## START Stored data

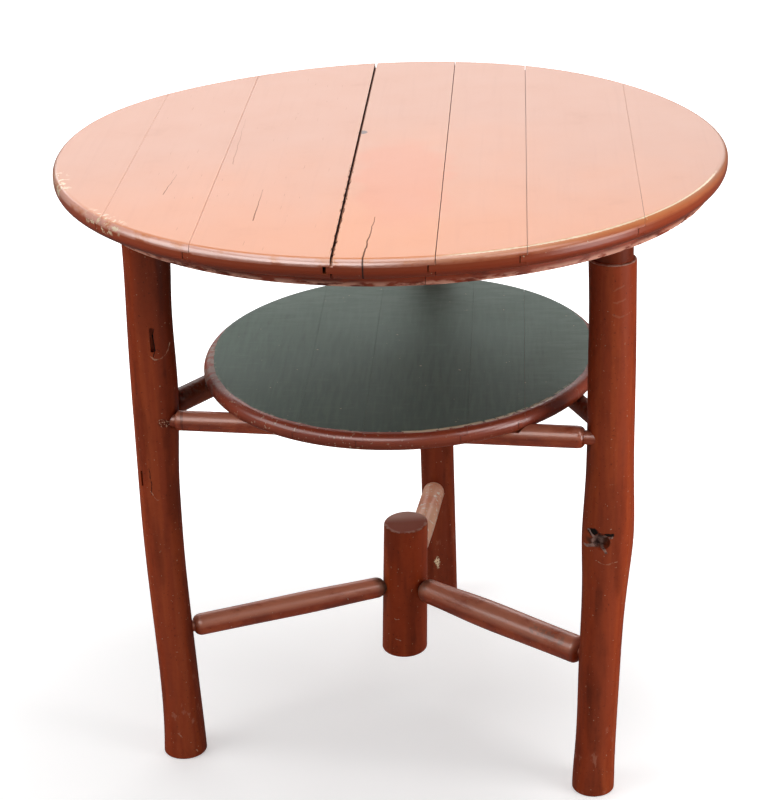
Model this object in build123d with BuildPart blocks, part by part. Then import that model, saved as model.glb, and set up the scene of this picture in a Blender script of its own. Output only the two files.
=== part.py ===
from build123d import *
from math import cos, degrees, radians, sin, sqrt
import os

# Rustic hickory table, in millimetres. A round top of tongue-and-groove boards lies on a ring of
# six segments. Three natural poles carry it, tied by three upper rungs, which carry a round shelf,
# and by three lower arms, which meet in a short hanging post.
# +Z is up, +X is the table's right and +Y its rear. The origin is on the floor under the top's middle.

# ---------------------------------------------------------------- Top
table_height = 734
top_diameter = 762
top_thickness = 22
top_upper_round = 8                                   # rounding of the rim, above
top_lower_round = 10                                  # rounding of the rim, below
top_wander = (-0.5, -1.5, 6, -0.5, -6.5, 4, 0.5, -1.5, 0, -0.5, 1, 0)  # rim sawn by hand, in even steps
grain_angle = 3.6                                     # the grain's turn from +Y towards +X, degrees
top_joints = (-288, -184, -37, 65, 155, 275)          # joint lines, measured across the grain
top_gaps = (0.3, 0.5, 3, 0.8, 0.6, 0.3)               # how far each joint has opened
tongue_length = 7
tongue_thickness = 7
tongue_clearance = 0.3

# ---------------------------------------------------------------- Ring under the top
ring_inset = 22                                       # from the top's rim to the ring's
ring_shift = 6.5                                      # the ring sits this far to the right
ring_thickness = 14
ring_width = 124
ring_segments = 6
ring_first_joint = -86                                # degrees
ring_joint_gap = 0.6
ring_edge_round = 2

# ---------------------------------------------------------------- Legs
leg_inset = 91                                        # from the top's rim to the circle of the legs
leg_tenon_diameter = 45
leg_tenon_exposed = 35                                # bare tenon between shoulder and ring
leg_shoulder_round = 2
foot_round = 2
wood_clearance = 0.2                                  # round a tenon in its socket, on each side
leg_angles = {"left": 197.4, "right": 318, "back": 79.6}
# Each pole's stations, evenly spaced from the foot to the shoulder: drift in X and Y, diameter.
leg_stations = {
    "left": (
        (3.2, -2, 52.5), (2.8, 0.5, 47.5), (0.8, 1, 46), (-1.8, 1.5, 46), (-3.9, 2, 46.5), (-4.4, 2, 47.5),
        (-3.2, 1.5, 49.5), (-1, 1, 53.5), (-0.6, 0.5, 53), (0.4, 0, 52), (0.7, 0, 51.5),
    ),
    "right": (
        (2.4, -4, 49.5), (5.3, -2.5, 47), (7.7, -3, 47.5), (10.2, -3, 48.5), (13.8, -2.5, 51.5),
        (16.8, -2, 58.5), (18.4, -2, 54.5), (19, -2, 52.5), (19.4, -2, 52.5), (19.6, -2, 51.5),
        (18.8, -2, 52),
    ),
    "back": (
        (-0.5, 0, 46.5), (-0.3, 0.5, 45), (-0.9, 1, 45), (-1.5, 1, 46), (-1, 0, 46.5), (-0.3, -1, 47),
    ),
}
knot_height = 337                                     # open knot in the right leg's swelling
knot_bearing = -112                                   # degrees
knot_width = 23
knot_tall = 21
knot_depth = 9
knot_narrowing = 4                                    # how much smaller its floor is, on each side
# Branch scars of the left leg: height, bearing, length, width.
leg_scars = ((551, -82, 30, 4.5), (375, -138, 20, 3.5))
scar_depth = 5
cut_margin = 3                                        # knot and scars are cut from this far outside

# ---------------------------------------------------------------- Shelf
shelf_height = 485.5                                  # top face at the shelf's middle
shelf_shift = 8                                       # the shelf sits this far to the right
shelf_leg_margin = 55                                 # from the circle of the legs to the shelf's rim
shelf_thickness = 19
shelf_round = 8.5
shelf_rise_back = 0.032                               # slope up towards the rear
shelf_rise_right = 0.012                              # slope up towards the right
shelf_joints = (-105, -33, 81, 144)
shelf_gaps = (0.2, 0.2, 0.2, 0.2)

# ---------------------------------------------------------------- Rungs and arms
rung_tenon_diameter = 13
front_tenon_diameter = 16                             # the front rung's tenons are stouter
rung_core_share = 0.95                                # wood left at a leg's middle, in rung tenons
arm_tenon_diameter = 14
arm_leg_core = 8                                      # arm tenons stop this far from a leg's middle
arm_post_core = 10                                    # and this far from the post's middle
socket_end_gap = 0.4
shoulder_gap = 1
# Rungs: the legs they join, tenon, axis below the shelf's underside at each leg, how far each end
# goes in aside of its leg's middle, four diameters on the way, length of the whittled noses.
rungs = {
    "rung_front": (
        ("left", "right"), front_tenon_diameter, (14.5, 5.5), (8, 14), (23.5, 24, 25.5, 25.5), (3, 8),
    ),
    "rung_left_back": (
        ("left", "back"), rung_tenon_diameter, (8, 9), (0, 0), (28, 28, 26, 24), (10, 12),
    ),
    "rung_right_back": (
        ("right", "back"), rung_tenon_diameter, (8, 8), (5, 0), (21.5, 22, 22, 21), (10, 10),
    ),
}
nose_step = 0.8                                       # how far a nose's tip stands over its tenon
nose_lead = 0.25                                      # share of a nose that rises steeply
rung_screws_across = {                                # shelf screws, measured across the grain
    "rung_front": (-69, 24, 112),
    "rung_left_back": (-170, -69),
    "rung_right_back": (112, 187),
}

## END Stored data

*Given exercise*: Please reproduce each line exactly as written.

*Response to the task*:
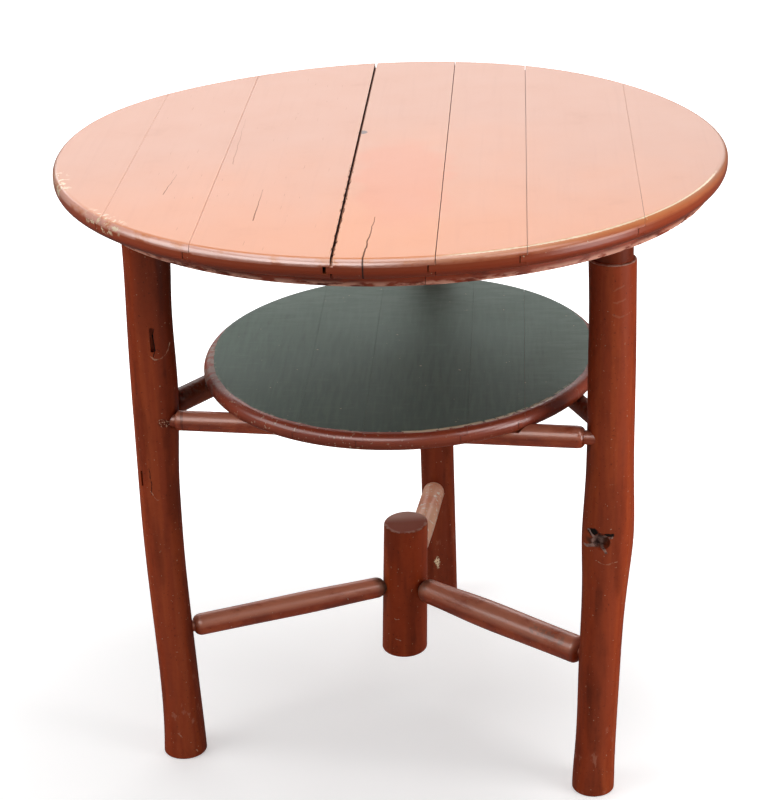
Model this object in build123d with BuildPart blocks, part by part. Then import that model, saved as model.glb, and set up the scene of this picture in a Blender script of its own. Output only the two files.
=== part.py ===
from build123d import *
from math import cos, degrees, radians, sin, sqrt
import os

# Rustic hickory table, in millimetres. A round top of tongue-and-groove boards lies on a ring of
# six segments. Three natural poles carry it, tied by three upper rungs, which carry a round shelf,
# and by three lower arms, which meet in a short hanging post.
# +Z is up, +X is the table's right and +Y its rear. The origin is on the floor under the top's middle.

# ---------------------------------------------------------------- Top
table_height = 734
top_diameter = 762
top_thickness = 22
top_upper_round = 8                                   # rounding of the rim, above
top_lower_round = 10                                  # rounding of the rim, below
top_wander = (-0.5, -1.5, 6, -0.5, -6.5, 4, 0.5, -1.5, 0, -0.5, 1, 0)  # rim sawn by hand, in even steps
grain_angle = 3.6                                     # the grain's turn from +Y towards +X, degrees
top_joints = (-288, -184, -37, 65, 155, 275)          # joint lines, measured across the grain
top_gaps = (0.3, 0.5, 3, 0.8, 0.6, 0.3)               # how far each joint has opened
tongue_length = 7
tongue_thickness = 7
tongue_clearance = 0.3

# ---------------------------------------------------------------- Ring under the top
ring_inset = 22                                       # from the top's rim to the ring's
ring_shift = 6.5                                      # the ring sits this far to the right
ring_thickness = 14
ring_width = 124
ring_segments = 6
ring_first_joint = -86                                # degrees
ring_joint_gap = 0.6
ring_edge_round = 2

# ---------------------------------------------------------------- Legs
leg_inset = 91                                        # from the top's rim to the circle of the legs
leg_tenon_diameter = 45
leg_tenon_exposed = 35                                # bare tenon between shoulder and ring
leg_shoulder_round = 2
foot_round = 2
wood_clearance = 0.2                                  # round a tenon in its socket, on each side
leg_angles = {"left": 197.4, "right": 318, "back": 79.6}
# Each pole's stations, evenly spaced from the foot to the shoulder: drift in X and Y, diameter.
leg_stations = {
    "left": (
        (3.2, -2, 52.5), (2.8, 0.5, 47.5), (0.8, 1, 46), (-1.8, 1.5, 46), (-3.9, 2, 46.5), (-4.4, 2, 47.5),
        (-3.2, 1.5, 49.5), (-1, 1, 53.5), (-0.6, 0.5, 53), (0.4, 0, 52), (0.7, 0, 51.5),
    ),
    "right": (
        (2.4, -4, 49.5), (5.3, -2.5, 47), (7.7, -3, 47.5), (10.2, -3, 48.5), (13.8, -2.5, 51.5),
        (16.8, -2, 58.5), (18.4, -2, 54.5), (19, -2, 52.5), (19.4, -2, 52.5), (19.6, -2, 51.5),
        (18.8, -2, 52),
    ),
    "back": (
        (-0.5, 0, 46.5), (-0.3, 0.5, 45), (-0.9, 1, 45), (-1.5, 1, 46), (-1, 0, 46.5), (-0.3, -1, 47),
    ),
}
knot_height = 337                                     # open knot in the right leg's swelling
knot_bearing = -112                                   # degrees
knot_width = 23
knot_tall = 21
knot_depth = 9
knot_narrowing = 4                                    # how much smaller its floor is, on each side
# Branch scars of the left leg: height, bearing, length, width.
leg_scars = ((551, -82, 30, 4.5), (375, -138, 20, 3.5))
scar_depth = 5
cut_margin = 3                                        # knot and scars are cut from this far outside

# ---------------------------------------------------------------- Shelf
shelf_height = 485.5                                  # top face at the shelf's middle
shelf_shift = 8                                       # the shelf sits this far to the right
shelf_leg_margin = 55                                 # from the circle of the legs to the shelf's rim
shelf_thickness = 19
shelf_round = 8.5
shelf_rise_back = 0.032                               # slope up towards the rear
shelf_rise_right = 0.012                              # slope up towards the right
shelf_joints = (-105, -33, 81, 144)
shelf_gaps = (0.2, 0.2, 0.2, 0.2)

# ---------------------------------------------------------------- Rungs and arms
rung_tenon_diameter = 13
front_tenon_diameter = 16                             # the front rung's tenons are stouter
rung_core_share = 0.95                                # wood left at a leg's middle, in rung tenons
arm_tenon_diameter = 14
arm_leg_core = 8                                      # arm tenons stop this far from a leg's middle
arm_post_core = 10                                    # and this far from the post's middle
socket_end_gap = 0.4
shoulder_gap = 1
# Rungs: the legs they join, tenon, axis below the shelf's underside at each leg, how far each end
# goes in aside of its leg's middle, four diameters on the way, length of the whittled noses.
rungs = {
    "rung_front": (
        ("left", "right"), front_tenon_diameter, (14.5, 5.5), (8, 14), (23.5, 24, 25.5, 25.5), (3, 8),
    ),
    "rung_left_back": (
        ("left", "back"), rung_tenon_diameter, (8, 9), (0, 0), (28, 28, 26, 24), (10, 12),
    ),
    "rung_right_back": (
        ("right", "back"), rung_tenon_diameter, (8, 8), (5, 0), (21.5, 22, 22, 21), (10, 10),
    ),
}
nose_step = 0.8                                       # how far a nose's tip stands over its tenon
nose_lead = 0.25                                      # share of a nose that rises steeply
rung_screws_across = {                                # shelf screws, measured across the grain
    "rung_front": (-69, 24, 112),
    "rung_left_back": (-170, -69),
    "rung_right_back": (112, 187),
}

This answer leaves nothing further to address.